• AVAILABLE DATA:
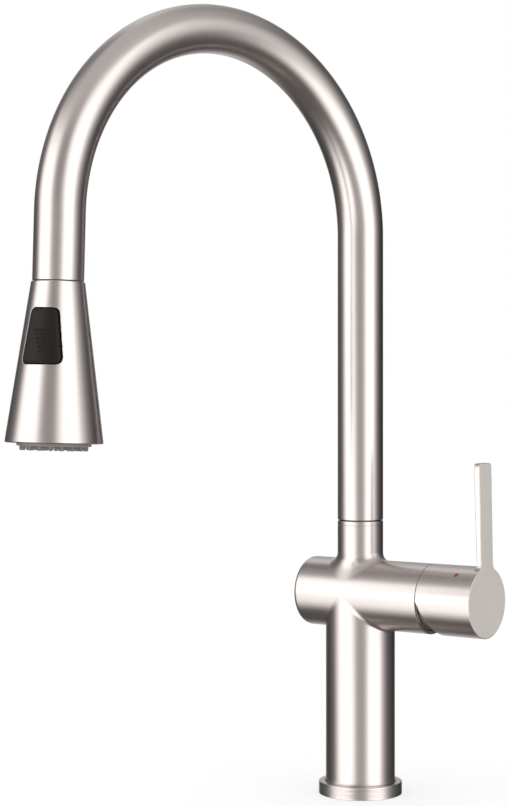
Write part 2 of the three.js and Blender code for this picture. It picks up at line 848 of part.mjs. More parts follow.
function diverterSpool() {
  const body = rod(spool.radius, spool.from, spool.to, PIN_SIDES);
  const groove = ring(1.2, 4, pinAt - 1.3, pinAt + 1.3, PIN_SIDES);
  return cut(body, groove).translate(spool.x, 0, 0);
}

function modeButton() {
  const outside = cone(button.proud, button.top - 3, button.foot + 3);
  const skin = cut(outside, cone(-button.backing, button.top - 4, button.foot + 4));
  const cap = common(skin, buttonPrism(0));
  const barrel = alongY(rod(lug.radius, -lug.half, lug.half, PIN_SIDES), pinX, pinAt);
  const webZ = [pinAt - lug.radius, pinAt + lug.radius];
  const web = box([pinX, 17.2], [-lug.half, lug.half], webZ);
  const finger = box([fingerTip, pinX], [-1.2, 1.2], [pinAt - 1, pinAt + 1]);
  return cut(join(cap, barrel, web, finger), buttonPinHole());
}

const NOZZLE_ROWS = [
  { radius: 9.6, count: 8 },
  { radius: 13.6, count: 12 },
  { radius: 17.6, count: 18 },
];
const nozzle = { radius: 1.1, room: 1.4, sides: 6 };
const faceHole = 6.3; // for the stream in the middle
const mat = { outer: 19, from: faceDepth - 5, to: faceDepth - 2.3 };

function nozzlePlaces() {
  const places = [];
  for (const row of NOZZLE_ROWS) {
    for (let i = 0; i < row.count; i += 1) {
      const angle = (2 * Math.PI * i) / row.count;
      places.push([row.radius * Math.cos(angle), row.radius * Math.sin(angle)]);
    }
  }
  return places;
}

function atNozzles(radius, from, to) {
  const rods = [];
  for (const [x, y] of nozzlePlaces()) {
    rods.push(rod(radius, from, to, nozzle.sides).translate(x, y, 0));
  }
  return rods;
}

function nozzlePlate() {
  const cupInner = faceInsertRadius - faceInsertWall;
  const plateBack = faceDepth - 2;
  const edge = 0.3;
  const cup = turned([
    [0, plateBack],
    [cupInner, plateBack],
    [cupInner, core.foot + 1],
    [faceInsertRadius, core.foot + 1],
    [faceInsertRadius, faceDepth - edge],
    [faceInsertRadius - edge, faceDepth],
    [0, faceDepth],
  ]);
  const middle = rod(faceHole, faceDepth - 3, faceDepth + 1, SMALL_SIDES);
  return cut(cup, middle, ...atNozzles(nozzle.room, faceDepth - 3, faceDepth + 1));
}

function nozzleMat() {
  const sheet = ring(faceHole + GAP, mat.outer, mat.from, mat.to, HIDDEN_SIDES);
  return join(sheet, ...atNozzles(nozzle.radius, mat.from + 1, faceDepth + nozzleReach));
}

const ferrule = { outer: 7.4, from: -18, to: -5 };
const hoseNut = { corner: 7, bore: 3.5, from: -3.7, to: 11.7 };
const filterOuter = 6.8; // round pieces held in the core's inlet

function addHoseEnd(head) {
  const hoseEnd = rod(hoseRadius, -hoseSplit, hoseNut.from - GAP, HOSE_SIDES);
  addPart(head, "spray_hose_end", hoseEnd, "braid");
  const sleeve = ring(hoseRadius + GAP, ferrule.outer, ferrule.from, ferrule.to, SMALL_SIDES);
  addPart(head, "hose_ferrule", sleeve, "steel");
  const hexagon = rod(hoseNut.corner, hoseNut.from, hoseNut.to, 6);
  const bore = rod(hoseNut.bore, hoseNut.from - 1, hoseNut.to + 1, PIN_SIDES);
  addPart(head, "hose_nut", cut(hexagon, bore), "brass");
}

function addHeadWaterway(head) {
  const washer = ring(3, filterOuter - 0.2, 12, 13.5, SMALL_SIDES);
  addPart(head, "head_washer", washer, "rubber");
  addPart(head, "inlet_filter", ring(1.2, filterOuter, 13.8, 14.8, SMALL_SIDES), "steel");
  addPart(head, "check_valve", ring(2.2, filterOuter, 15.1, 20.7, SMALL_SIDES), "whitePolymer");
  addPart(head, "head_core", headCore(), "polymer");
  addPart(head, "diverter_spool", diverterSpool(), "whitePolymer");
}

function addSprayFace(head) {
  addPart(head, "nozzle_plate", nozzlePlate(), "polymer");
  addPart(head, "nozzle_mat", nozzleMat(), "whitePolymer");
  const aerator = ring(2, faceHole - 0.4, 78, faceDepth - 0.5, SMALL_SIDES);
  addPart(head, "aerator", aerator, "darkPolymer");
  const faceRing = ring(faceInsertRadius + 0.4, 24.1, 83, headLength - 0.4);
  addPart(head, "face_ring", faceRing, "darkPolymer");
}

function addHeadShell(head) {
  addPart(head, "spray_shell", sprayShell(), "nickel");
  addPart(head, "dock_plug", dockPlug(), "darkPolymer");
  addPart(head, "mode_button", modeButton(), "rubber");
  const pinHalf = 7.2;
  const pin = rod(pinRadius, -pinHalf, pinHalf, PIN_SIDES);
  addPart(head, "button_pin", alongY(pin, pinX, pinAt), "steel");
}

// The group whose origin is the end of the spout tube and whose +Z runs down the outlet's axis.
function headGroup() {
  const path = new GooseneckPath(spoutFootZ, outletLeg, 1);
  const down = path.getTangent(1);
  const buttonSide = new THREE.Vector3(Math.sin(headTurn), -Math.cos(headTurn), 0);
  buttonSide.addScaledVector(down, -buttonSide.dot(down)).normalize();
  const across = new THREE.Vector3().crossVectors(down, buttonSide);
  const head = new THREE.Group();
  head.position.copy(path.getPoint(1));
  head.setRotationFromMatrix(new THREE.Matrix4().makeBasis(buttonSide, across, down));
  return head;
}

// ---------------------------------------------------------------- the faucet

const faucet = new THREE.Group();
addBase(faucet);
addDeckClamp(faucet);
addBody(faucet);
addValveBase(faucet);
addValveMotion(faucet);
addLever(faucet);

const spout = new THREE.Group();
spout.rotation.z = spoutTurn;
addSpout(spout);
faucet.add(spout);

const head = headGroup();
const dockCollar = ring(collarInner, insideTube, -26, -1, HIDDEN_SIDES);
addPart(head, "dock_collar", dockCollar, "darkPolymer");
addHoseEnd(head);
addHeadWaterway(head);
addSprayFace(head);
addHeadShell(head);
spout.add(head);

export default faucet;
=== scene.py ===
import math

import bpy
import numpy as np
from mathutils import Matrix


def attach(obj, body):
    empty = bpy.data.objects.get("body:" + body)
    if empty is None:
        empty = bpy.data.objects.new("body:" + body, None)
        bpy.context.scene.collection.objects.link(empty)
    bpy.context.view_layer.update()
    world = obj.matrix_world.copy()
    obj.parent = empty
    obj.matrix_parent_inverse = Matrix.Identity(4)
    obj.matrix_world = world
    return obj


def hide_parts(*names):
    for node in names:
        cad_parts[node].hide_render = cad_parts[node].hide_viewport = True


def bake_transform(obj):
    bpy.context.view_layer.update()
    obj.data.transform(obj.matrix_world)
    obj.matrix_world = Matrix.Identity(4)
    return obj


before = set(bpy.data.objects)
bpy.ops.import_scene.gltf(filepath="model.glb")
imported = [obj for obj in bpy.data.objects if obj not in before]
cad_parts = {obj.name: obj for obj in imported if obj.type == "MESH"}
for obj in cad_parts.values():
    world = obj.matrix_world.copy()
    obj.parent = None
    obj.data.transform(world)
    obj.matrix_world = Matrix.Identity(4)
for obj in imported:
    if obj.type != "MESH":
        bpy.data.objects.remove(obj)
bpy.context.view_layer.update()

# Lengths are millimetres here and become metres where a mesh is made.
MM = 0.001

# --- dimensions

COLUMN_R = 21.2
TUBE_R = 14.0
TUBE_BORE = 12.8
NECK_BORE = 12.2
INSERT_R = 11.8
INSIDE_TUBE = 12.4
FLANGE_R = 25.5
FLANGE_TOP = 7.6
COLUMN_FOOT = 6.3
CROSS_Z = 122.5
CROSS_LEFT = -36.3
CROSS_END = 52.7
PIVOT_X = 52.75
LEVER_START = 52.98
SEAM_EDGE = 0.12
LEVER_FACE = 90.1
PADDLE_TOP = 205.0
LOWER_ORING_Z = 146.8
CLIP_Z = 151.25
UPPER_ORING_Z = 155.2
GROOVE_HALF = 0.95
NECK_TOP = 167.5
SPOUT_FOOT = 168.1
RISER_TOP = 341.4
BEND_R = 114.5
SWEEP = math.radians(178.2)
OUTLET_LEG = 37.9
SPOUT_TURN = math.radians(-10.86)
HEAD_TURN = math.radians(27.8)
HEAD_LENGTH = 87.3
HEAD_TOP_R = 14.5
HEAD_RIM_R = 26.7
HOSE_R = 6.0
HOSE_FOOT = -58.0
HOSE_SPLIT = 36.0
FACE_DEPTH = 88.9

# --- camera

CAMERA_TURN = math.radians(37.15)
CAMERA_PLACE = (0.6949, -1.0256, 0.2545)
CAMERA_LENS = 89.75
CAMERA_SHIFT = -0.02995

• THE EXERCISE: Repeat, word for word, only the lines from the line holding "the outlet's axis." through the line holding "before = set(bpy.data.objects)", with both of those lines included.

• THE COMPLETED TASK:
// The group whose origin is the end of the spout tube and whose +Z runs down the outlet's axis.
function headGroup() {
  const path = new GooseneckPath(spoutFootZ, outletLeg, 1);
  const down = path.getTangent(1);
  const buttonSide = new THREE.Vector3(Math.sin(headTurn), -Math.cos(headTurn), 0);
  buttonSide.addScaledVector(down, -buttonSide.dot(down)).normalize();
  const across = new THREE.Vector3().crossVectors(down, buttonSide);
  const head = new THREE.Group();
  head.position.copy(path.getPoint(1));
  head.setRotationFromMatrix(new THREE.Matrix4().makeBasis(buttonSide, across, down));
  return head;
}

// ---------------------------------------------------------------- the faucet

const faucet = new THREE.Group();
addBase(faucet);
addDeckClamp(faucet);
addBody(faucet);
addValveBase(faucet);
addValveMotion(faucet);
addLever(faucet);

const spout = new THREE.Group();
spout.rotation.z = spoutTurn;
addSpout(spout);
faucet.add(spout);

const head = headGroup();
const dockCollar = ring(collarInner, insideTube, -26, -1, HIDDEN_SIDES);
addPart(head, "dock_collar", dockCollar, "darkPolymer");
addHoseEnd(head);
addHeadWaterway(head);
addSprayFace(head);
addHeadShell(head);
spout.add(head);

export default faucet;
=== scene.py ===
import math

import bpy
import numpy as np
from mathutils import Matrix


def attach(obj, body):
    empty = bpy.data.objects.get("body:" + body)
    if empty is None:
        empty = bpy.data.objects.new("body:" + body, None)
        bpy.context.scene.collection.objects.link(empty)
    bpy.context.view_layer.update()
    world = obj.matrix_world.copy()
    obj.parent = empty
    obj.matrix_parent_inverse = Matrix.Identity(4)
    obj.matrix_world = world
    return obj


def hide_parts(*names):
    for node in names:
        cad_parts[node].hide_render = cad_parts[node].hide_viewport = True


def bake_transform(obj):
    bpy.context.view_layer.update()
    obj.data.transform(obj.matrix_world)
    obj.matrix_world = Matrix.Identity(4)
    return obj


before = set(bpy.data.objects)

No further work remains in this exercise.